Aahmes was nothing more than a soldier of fortune, and it appears that the ceremonious etiquette of the ancient kings of Egypt wearied him. When he had employed his morning in administering justice, he passed the rest of the time at table with his friends. Certain courtiers represented to him that he was compromising his dignity. He answered that a bow-string could not always be stretched. At the beginning of his reign the obscurity of his birth made him despised. Perceiving this, he had melted a gold basin, in which he used to wash his feet, made from it the golden statue of a god and offered it to the public veneration.

“Thus it was with me,” he said; “I was a plebeian, now I am your king; render me, then, the honour and respect which are due me.” The people understood the allegory, and ended by becoming attached to this sensible man, who took his trade of king seriously. It was from him, according to Herodotus, that the Athenians borrowed their famous law against idleness.

“He ordered each Egyptian to declare to the nomarch, every year, what were his means of subsistence. He who did not comply with the law, or could not prove that he lived by honest means, was punished with death. Solon, the Athenian, borrowed this law from Egypt, and established it in Athens, where it is still in force, because it is a wise one and no fault can be found with it.”

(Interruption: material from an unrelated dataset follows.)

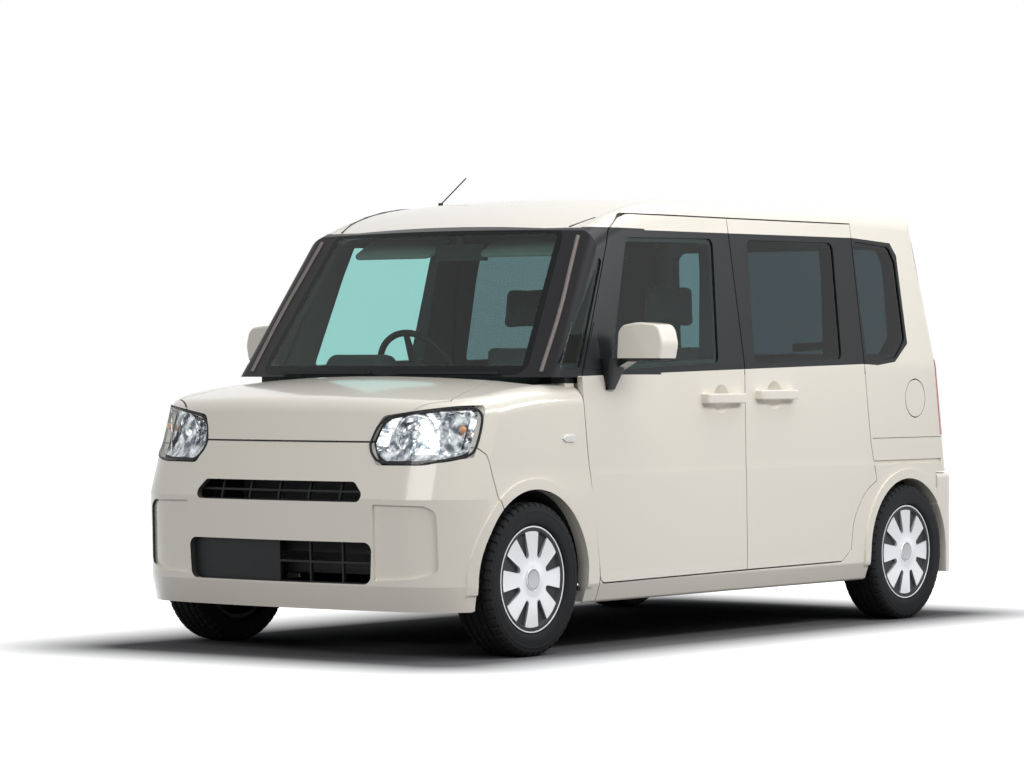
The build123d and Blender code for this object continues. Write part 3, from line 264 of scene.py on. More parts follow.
def cream_paint(name, dark_frames=False, dark_below=None, trim=(0.06, 0.062, 0.06)):
    """Cream outside, trim inside. Frames under the side glass, or what lies low, may be black too."""
    shader = Shader(name)
    place = shader.point()
    x, y, z = shader.axes(place)
    inward, under = turned_in(shader, y, z)
    flake = shader.noise(place, 900.0, 1.0)
    cloud = shader.noise(place, 1.7)
    cream = shader.mix(flake * 0.1, shader.mix(cloud, cream_deep, cream_pale), pearl)
    colour = shader.mix(under, shader.mix(inward, cream, (*trim, 1)), headlining)
    room = (inward + under).math("MINIMUM", 1.0)
    black = 0.0
    if dark_frames:
        skin_y = (belt_z - z) * side_slope + belt_y
        window_band = between(z, window_foot, window_top)
        sunk = window_band * ((skin_y - y.abs()) > 0.004) * between(x, window_tail_x, window_nose_x)
        pillar = window_band * (x > door_frame_x)
        low_ledge = between(z, 0.925, 0.96) * (x > 0.88) * (y.abs() < 0.69)
        ledge = low_ledge + between(z, 0.94, 0.96) * (x > 0.925)
        black = (sunk + pillar + ledge).math("MINIMUM", 1.0) * (1.0 - room)
        colour = shader.mix(black, colour, film_black)
        # the shut line over the sliding door's rail cover
        line = between(z, rail_cover_foot, rail_cover_top) * (x < rail_cover_x) * (y > 0)
        colour = shader.mix(line, colour, joint_shade)
    if dark_below:
        colour = shader.mix(z < dark_below, colour, low_black)
    grain = shader.noise(place, 420.0, 3.0) * room
    shader.set(
        base_color=colour,
        roughness=room * 0.35 + 0.3 + black * 0.1,
        coat_weight=(1.0 - room) * (0.8 - black * 0.75),
        coat_roughness=0.09,
        coat_ior=1.5,
        specular_ior_level=0.18,
        normal=shader.bump(grain, 0.0004, 0.5),
    )
    return shader.material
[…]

Herodotus says that Egypt was never happier or more flourishing than in the reign of Aahmes, and that there were then in that country twenty thousand well-peopled towns or villages.

All this prosperity was to disappear in one day, for Egypt was about to founder like Nineveh and Jerusalem and Sardis and Babylon, without previous decay, in one of those sudden and overwhelming storms which sweep monarchies away.